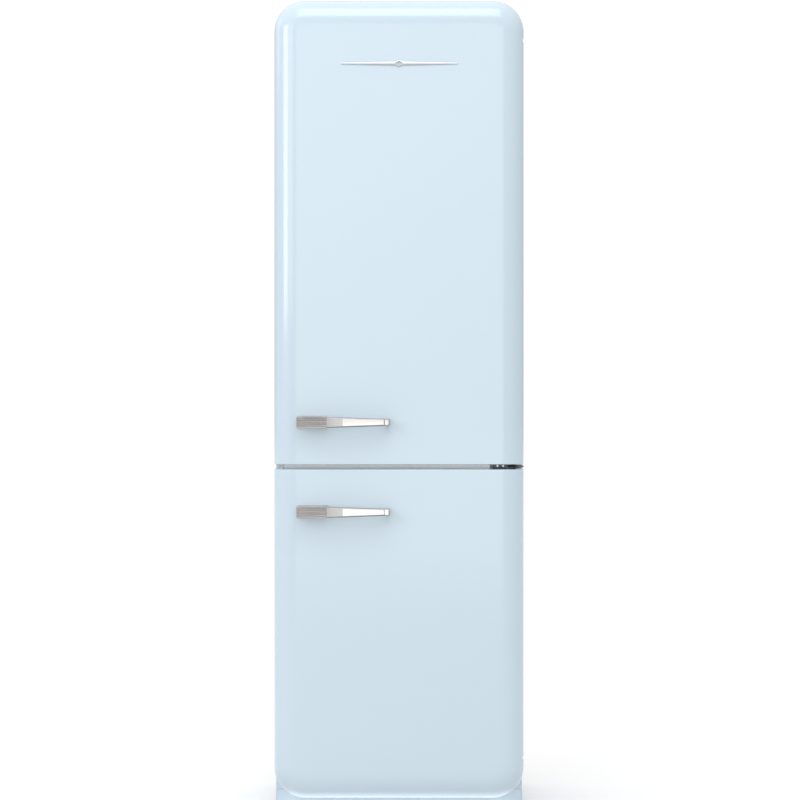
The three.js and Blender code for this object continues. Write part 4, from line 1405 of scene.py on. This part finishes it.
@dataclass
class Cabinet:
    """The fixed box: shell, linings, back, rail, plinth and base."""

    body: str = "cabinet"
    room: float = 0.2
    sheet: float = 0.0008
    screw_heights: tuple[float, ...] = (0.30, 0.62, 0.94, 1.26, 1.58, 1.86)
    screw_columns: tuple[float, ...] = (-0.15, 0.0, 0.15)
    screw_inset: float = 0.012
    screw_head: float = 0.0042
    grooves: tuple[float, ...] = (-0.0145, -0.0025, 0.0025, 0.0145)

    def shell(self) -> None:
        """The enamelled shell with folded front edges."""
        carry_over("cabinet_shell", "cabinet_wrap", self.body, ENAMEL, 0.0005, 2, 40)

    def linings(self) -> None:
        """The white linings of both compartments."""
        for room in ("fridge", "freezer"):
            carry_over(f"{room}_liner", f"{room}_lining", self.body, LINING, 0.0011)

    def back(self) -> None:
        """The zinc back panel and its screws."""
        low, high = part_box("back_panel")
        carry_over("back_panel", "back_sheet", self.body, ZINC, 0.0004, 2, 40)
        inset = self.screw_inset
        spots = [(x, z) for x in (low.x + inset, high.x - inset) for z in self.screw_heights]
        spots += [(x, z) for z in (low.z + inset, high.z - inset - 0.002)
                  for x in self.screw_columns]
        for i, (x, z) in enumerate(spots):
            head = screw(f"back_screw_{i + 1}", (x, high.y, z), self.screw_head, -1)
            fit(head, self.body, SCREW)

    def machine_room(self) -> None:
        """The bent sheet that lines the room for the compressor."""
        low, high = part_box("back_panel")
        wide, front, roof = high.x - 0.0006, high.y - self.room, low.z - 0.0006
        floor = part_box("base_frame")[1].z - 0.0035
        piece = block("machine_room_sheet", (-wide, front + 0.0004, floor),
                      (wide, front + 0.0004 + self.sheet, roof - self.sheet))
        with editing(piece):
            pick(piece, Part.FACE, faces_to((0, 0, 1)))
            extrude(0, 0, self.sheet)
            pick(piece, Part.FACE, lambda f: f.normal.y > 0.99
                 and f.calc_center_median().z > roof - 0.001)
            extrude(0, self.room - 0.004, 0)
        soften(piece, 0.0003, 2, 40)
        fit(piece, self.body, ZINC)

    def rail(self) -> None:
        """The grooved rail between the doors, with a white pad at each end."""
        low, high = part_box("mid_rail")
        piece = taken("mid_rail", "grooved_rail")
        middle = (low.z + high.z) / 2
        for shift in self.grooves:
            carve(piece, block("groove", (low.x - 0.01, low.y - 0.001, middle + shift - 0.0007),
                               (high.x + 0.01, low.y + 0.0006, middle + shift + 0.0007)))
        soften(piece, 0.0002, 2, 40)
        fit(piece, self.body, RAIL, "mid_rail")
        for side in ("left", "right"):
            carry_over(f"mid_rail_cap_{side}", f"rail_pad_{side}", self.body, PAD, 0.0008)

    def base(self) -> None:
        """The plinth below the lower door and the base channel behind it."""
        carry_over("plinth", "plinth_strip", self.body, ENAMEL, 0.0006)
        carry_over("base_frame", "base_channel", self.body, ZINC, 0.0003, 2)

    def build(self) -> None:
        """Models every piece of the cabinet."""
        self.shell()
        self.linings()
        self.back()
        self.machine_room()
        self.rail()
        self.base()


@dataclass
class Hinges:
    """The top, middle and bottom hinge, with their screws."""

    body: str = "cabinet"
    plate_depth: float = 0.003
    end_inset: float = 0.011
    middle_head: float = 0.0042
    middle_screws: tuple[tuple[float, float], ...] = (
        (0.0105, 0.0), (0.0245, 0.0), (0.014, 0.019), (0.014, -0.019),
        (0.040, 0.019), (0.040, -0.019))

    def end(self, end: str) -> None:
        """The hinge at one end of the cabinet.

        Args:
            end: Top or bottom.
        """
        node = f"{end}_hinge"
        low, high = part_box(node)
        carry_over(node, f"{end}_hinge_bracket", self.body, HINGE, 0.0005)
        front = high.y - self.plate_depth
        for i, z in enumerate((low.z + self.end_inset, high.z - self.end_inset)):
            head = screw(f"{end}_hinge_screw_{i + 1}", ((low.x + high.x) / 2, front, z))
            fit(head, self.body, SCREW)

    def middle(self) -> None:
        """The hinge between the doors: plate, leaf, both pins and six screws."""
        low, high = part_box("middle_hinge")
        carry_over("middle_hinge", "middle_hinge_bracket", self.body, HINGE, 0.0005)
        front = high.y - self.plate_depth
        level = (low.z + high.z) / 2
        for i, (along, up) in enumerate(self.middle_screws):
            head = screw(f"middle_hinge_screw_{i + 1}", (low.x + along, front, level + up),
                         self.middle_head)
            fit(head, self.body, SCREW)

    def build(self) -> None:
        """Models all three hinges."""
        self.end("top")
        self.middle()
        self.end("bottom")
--
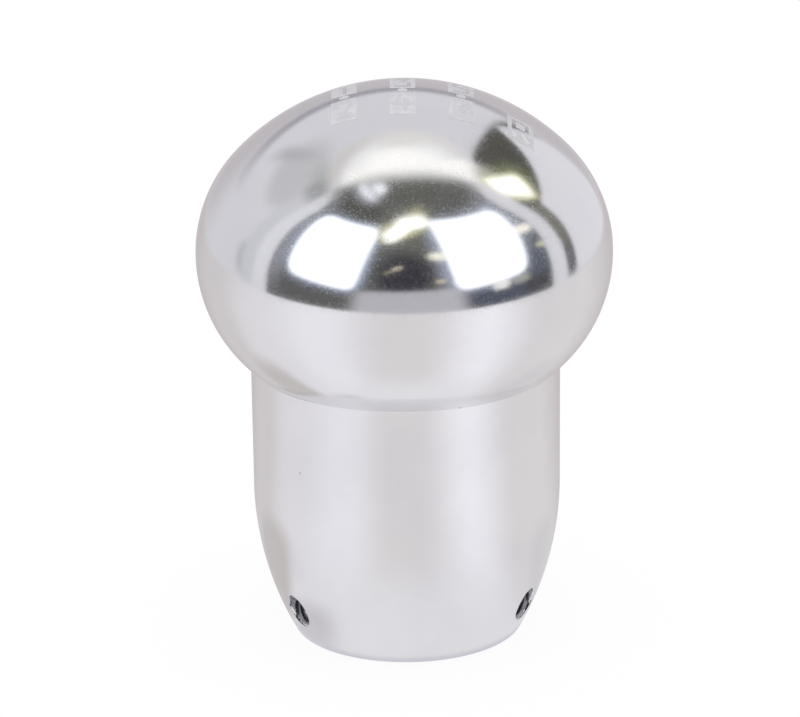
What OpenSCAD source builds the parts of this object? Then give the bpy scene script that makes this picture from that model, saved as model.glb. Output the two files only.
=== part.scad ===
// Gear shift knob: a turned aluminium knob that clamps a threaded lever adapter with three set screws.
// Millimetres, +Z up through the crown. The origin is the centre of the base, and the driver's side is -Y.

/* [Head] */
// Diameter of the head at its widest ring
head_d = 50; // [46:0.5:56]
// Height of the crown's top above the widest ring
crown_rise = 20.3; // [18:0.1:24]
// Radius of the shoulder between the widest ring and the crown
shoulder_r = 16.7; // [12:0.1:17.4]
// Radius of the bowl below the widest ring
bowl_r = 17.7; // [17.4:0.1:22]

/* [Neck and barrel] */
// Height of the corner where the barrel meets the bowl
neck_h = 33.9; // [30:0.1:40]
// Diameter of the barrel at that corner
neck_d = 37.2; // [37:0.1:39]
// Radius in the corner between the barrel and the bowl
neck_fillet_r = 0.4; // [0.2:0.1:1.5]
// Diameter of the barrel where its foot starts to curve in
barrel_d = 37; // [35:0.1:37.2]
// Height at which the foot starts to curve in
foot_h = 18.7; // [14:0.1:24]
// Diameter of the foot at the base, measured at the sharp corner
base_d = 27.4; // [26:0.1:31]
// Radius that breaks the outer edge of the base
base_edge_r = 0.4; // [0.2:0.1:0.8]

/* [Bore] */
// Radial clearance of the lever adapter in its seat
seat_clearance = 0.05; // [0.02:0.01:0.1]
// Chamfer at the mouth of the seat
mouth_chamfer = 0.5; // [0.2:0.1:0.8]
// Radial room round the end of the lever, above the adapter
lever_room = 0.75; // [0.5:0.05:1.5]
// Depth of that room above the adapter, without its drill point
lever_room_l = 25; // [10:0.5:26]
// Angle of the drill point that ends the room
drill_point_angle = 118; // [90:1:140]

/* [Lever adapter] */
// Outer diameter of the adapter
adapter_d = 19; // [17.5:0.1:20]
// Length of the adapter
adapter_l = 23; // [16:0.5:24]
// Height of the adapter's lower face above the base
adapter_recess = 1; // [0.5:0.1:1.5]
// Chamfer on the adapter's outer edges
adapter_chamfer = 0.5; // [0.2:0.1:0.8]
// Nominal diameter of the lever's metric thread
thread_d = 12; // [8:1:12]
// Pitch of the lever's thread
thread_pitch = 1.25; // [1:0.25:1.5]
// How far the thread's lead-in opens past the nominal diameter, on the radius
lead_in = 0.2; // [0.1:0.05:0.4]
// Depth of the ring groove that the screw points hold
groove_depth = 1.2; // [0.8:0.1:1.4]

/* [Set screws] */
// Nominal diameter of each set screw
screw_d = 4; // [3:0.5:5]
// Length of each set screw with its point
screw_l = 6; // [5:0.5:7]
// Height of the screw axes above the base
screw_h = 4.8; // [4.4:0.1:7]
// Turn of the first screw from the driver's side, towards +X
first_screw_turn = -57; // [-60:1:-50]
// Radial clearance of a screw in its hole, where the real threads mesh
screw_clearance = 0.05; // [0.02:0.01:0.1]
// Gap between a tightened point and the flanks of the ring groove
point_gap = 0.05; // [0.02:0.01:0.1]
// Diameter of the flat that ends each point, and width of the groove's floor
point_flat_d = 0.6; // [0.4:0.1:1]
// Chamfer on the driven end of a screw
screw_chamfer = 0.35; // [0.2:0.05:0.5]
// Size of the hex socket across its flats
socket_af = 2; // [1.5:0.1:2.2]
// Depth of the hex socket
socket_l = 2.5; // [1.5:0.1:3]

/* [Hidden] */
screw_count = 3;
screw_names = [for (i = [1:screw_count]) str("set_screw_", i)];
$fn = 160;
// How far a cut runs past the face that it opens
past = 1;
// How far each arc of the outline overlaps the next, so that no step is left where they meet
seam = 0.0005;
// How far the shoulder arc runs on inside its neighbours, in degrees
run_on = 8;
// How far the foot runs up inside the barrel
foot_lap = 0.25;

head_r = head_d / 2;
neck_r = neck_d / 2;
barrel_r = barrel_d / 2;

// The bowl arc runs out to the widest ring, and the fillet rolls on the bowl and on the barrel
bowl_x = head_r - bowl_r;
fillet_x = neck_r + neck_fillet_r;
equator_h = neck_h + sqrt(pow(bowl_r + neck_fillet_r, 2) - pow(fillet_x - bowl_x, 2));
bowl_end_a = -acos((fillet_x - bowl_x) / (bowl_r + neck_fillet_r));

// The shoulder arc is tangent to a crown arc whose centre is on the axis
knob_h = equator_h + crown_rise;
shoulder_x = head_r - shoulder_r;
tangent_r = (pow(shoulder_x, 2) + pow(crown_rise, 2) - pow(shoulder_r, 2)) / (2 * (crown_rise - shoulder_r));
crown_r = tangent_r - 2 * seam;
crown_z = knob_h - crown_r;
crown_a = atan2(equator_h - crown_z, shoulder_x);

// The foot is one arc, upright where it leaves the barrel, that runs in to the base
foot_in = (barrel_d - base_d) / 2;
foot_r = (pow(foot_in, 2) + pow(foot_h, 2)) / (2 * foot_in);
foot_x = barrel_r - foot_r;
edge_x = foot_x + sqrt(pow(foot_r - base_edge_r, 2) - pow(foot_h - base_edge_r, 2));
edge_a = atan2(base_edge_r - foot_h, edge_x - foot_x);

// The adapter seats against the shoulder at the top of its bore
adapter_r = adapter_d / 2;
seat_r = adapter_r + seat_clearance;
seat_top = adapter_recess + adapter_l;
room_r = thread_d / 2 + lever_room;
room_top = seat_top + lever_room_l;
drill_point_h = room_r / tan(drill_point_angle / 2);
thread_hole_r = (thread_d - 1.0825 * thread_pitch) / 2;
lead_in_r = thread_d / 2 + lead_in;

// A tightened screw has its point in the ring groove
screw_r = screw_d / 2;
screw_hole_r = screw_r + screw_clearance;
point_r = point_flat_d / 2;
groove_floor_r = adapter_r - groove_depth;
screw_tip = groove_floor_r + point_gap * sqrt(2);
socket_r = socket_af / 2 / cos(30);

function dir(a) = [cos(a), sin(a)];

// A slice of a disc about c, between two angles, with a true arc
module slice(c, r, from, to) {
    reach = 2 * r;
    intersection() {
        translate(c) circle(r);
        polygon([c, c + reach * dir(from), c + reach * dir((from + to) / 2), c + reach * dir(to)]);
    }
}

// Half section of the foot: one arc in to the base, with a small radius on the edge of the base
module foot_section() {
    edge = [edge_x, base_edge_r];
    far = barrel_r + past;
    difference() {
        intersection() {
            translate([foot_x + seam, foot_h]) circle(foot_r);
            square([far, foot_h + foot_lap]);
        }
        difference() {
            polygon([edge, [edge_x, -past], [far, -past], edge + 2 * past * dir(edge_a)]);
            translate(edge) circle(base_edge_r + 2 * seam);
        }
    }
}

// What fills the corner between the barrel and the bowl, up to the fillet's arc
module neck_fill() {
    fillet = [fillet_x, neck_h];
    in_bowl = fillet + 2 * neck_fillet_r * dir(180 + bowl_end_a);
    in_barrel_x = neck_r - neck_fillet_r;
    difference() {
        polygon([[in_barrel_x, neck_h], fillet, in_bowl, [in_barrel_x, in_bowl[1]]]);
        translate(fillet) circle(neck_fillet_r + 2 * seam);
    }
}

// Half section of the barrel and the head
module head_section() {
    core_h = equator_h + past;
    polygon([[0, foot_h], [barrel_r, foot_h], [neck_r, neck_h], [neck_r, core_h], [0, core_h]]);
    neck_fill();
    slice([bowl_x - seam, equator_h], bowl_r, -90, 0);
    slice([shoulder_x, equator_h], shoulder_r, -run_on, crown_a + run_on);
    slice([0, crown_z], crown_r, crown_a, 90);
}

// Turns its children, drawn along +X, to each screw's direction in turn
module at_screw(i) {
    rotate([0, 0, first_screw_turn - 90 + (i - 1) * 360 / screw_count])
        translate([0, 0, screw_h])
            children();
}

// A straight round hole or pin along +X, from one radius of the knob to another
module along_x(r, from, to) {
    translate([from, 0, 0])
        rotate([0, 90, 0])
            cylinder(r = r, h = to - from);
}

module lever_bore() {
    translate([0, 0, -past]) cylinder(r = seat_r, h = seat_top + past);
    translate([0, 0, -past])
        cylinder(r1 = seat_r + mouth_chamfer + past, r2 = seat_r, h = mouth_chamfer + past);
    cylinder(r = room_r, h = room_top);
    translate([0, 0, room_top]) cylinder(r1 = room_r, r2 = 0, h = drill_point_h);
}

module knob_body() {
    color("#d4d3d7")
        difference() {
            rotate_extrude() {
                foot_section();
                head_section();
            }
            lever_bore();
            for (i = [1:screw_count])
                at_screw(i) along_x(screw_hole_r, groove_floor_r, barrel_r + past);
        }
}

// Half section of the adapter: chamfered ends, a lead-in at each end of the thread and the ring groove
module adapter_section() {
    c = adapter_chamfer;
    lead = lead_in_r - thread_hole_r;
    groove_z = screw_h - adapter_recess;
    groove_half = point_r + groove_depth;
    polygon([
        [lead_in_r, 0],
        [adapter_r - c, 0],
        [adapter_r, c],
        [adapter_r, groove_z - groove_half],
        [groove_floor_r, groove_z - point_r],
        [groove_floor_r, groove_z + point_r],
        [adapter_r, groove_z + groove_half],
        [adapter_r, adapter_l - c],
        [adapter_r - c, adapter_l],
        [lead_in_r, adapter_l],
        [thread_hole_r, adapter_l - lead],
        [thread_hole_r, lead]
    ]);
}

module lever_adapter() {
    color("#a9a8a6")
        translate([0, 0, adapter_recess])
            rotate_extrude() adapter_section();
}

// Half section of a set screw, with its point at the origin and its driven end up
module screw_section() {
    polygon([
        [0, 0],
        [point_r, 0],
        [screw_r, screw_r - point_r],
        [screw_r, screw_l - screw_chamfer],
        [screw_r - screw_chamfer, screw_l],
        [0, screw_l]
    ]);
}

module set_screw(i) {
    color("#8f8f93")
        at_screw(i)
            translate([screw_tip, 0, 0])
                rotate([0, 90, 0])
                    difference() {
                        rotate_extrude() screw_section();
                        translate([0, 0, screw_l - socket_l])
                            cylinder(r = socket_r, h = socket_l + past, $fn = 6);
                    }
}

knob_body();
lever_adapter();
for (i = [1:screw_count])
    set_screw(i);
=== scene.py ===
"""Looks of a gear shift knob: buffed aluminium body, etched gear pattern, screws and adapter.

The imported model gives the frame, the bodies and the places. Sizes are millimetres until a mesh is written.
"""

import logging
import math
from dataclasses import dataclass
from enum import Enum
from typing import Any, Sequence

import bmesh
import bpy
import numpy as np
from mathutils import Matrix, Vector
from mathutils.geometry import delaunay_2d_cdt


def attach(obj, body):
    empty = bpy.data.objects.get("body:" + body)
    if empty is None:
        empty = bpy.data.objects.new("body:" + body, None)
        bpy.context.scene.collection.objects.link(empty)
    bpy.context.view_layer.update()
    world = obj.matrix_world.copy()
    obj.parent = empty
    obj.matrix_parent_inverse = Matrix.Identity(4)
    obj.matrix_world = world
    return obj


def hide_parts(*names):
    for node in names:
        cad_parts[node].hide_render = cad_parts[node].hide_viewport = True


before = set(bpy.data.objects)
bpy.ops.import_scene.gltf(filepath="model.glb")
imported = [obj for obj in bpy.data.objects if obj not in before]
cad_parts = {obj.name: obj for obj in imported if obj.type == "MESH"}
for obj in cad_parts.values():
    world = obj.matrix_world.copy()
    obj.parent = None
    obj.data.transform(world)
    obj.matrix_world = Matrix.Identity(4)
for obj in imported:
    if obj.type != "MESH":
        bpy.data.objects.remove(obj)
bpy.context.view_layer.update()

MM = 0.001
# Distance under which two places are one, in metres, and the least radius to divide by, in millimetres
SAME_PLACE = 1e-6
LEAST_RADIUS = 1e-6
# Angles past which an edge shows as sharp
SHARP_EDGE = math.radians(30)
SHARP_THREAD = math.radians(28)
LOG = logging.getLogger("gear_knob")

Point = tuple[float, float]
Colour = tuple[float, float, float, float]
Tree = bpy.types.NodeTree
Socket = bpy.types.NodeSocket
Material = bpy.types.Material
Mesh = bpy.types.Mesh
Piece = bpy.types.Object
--
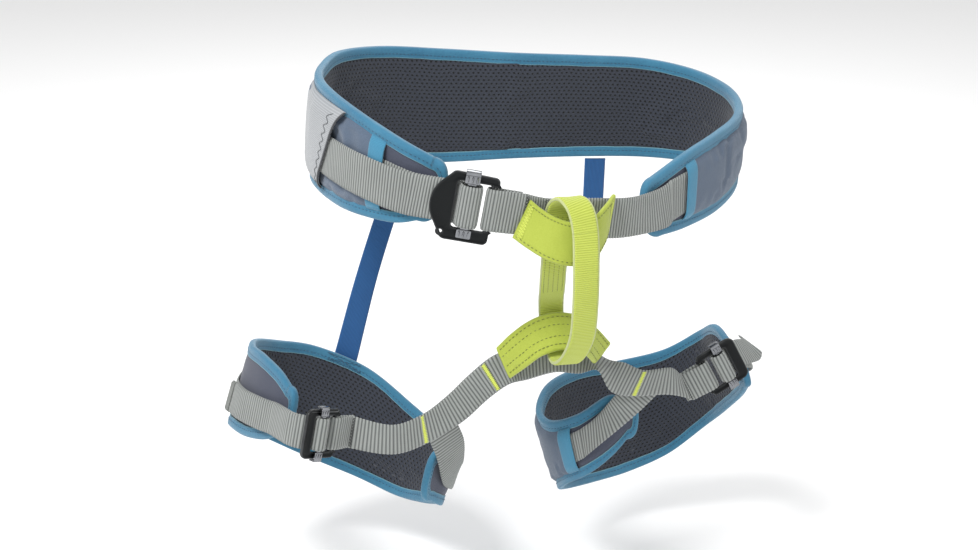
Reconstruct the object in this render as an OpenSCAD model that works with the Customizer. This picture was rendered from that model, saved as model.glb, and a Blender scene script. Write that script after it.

## Task objective:
Only the lines from the one with "driven end up" up to the one with "if empty is" should be repeated, both included, exactly as they appear.

## Result:
// Half section of a set screw, with its point at the origin and its driven end up
module screw_section() {
    polygon([
        [0, 0],
        [point_r, 0],
        [screw_r, screw_r - point_r],
        [screw_r, screw_l - screw_chamfer],
        [screw_r - screw_chamfer, screw_l],
        [0, screw_l]
    ]);
}

module set_screw(i) {
    color("#8f8f93")
        at_screw(i)
            translate([screw_tip, 0, 0])
                rotate([0, 90, 0])
                    difference() {
                        rotate_extrude() screw_section();
                        translate([0, 0, screw_l - socket_l])
                            cylinder(r = socket_r, h = socket_l + past, $fn = 6);
                    }
}

knob_body();
lever_adapter();
for (i = [1:screw_count])
    set_screw(i);
=== scene.py ===
"""Looks of a gear shift knob: buffed aluminium body, etched gear pattern, screws and adapter.

The imported model gives the frame, the bodies and the places. Sizes are millimetres until a mesh is written.
"""

import logging
import math
from dataclasses import dataclass
from enum import Enum
from typing import Any, Sequence

import bmesh
import bpy
import numpy as np
from mathutils import Matrix, Vector
from mathutils.geometry import delaunay_2d_cdt


def attach(obj, body):
    empty = bpy.data.objects.get("body:" + body)
    if empty is None:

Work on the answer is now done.